Perto da linha de frente entre os turcos e as forças curdas que governam esta região do nordeste da Síria, é possível visitar uma cidade semidestruída, onde boa parte da infraestrutura civil foi afetada. Alguns moradores fugiram para uma escola, situada a quilômetros de distância, ao ouvirem um bombardeio a distância.

As famílias refugiadas estão traumatizadas, desamparadas. Elas reclamam de não receberem nenhuma ajuda, mesmo em pleno inverno. Algumas famílias já estão no local há muitos meses, porque as operações turcas são recorrentes na região.

Por motivos de segurança

Um ataque em 13 de novembro em Istambul, que matou seis pessoas e foi atribuído aos curdos, teria sido o estopim da operação militar da Turquia no norte da Síria. Mesmo se os representantes curdos negaram qualquer envolvimento no episódio, o incidente é apresentado como principal motivação por Ancara para justificar a ação.

Mas há também razões políticas. Em plena campanha eleitoral, o presidente Erdogan se esforça para aumentar sua popularidade junto aos nacionalistas. De acordo com líderes políticos e militares entrevistados pela RFI, “se livrar dos inimigos curdos” no nordeste da Síria, para realocar refugiados sírios que são muito numerosos em território turco, quase 4 milhões, pode ser um argumento de grande apelo para a operação.

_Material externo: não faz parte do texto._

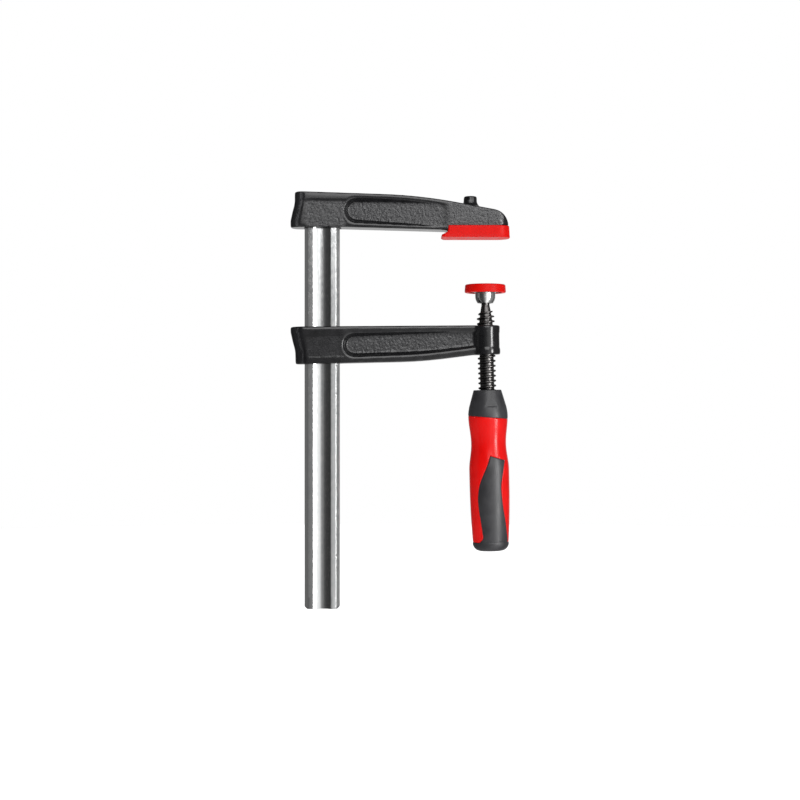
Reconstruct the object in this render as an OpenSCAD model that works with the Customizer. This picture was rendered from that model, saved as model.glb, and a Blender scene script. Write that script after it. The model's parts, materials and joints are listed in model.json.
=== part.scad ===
// F clamp: a fixed arm on a grooved rail, a sliding arm with a screw spindle,
// a swivelling pressure plate and a two-component handle.
// +Z runs up the rail, +X runs from the rail towards the jaws, -Y is the front.
// The origin is the centre of the fixed clamping face, on the clamping axis.

/* [Clamp] */
// Distance from the rail to the clamping axis
throat = 100; // [90:1:120]
// Gap between the two clamping faces as stored
opening = 31.7; // [30:0.1:40]
// Lean of the sliding arm and spindle, taken up by play on the rail, in degrees
lean = 1.3; // [0:0.1:1.4]
// Thickness of both cast arms
arm_t = 19; // [18:0.5:22]

/* [Rail] */
// Width of the rail, along the throat
rail_w = 24; // [20:0.5:26]
// Thickness of the rail
rail_t = 11; // [9:0.5:12]
// Height of the rail's top end above the fixed clamping face
rail_top = 31; // [30:0.5:31.5]
// Depth of the rail's bottom end below the fixed clamping face
rail_bottom = 254; // [230:1:400]
// Width of the concave groove down each broad side
groove_w = 12; // [8:0.5:14]
// Depth of the concave groove
groove_d = 1.8; // [0.5:0.1:2.5]
// Width of the chamfer on each long edge
rail_chamfer_w = 2.7; // [1:0.1:3]
// Depth of the chamfer on each long edge
rail_chamfer_t = 2; // [1:0.1:2.5]
// How far the swaged end lugs stand proud
lug_proud = 0.6; // [0.4:0.1:0.8]

/* [Fixed arm] */
// Height of the arm's top edge at the rail end
fixed_top = 31.8; // [31.6:0.1:34]
// Height of the arm's underside at the rail
fixed_bottom = 7; // [6:0.1:8]
// Downward slope of the top edge near the rail, in degrees
fixed_slope = 2; // [1:0.1:3]
// Downward slope of the top edge towards the nose, in degrees
nose_slope = 10.5; // [8:0.5:12]
// Radius of the nose, seen from the side
nose_r = 12.3; // [11.5:0.1:13]
// Diameter of the nub on top of the nose
nub_d = 9.3; // [6:0.1:12]
// Height of the nub's end above the fixed clamping face
nub_top = 29; // [27:0.5:32]

/* [Sliding arm] */
// Depth of the sliding arm where it runs on the rail
slider_h = 25.7; // [24:0.1:30]
// Diameter of the threaded boss
boss_d = 19.2; // [18:0.1:24]
// Play of the rail in the sliding arm's slot, across the rail
slot_play_w = 0.85; // [0.8:0.05:1.2]
// Play of the rail in the sliding arm's slot, through the rail
slot_play_t = 0.5; // [0.3:0.05:1]

/* [Caps] */
// Height of the fixed jaw cap's wall above the clamping face
jaw_cap_h = 8.2; // [7:0.1:10]
// Thickness of the fixed jaw cap's wall and floor
jaw_cap_wall = 1.8; // [1.2:0.1:2.5]
// Diameter of the pressure plate's cap
plate_cap_d = 28.5; // [26:0.1:34]
// Height of the pressure plate's cap
plate_cap_h = 5.7; // [5.2:0.1:7]

/* [Spindle] */
// Outside diameter of the thread
thread_d = 12.3; // [11:0.1:13]
// Root diameter of the thread
thread_root_d = 9.7; // [9:0.1:10]
// Pitch of the thread, which is also its lead
thread_pitch = 3.4; // [3:0.1:4]
// Radial clearance between the thread and the nut
thread_gap = 0.25; // [0.2:0.05:0.35]
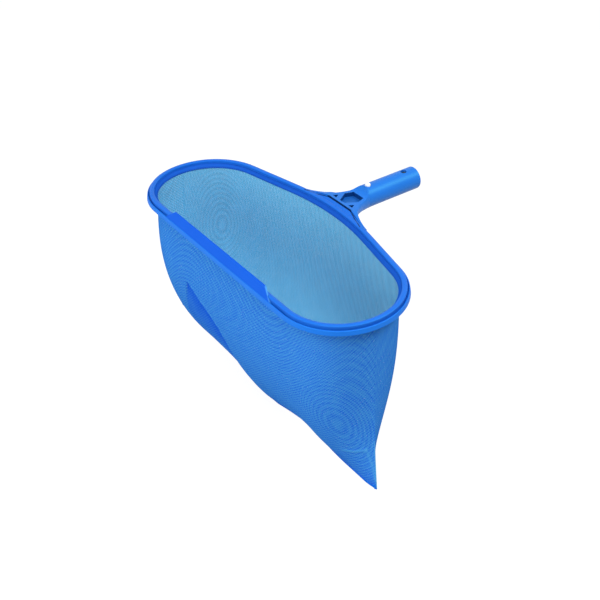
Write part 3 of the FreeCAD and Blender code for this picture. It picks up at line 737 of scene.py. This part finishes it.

Para isso, Erdogan já lançou por diversas vezes a ameaça de uma ofensiva terrestre, o que ainda não aconteceu. Enquanto isso, outra questão parece ganhar mais relevância – ou preocupação – neste cenário já bastante conflituoso: uma possível reaproximação entre a Turquia e o regime sírio de Bashar al-Assad. Conversas com representantes de alto nível ocorreram recentemente entre estas duas partes, que têm em comum relações antagônicas com os curdos.

“Nosso projeto democrático desagrada a esses ditadores”, insistem líderes curdos entrevistados pela RFI.

Estado Islâmico

Vale lembrar ainda que Bashar al-Assad também gostaria, em última análise, de recuperar esta região do nordeste do país sob administração autônoma curda e que lhe escapa neste momento.

Se a aliança entre os turcos e o regime sírio se concretizar, os curdos afirmam que voltariam a ser perseguidos, o que poderia criar novos fluxos migratórios, principalmente em direção à Europa.

Além disso, os bombardeios turcos desviam as forças curdas de sua luta contra o grupo Estado Islâmico. Nas últimas semanas, ataques jihadistas se multiplicaram no nordeste da Síria. Os curdos, por sua vez, alertam os ocidentais: “é preciso pressionar a Turquia, devemos nos apoiar, caso contrário, todos pagarão pelas consequências”.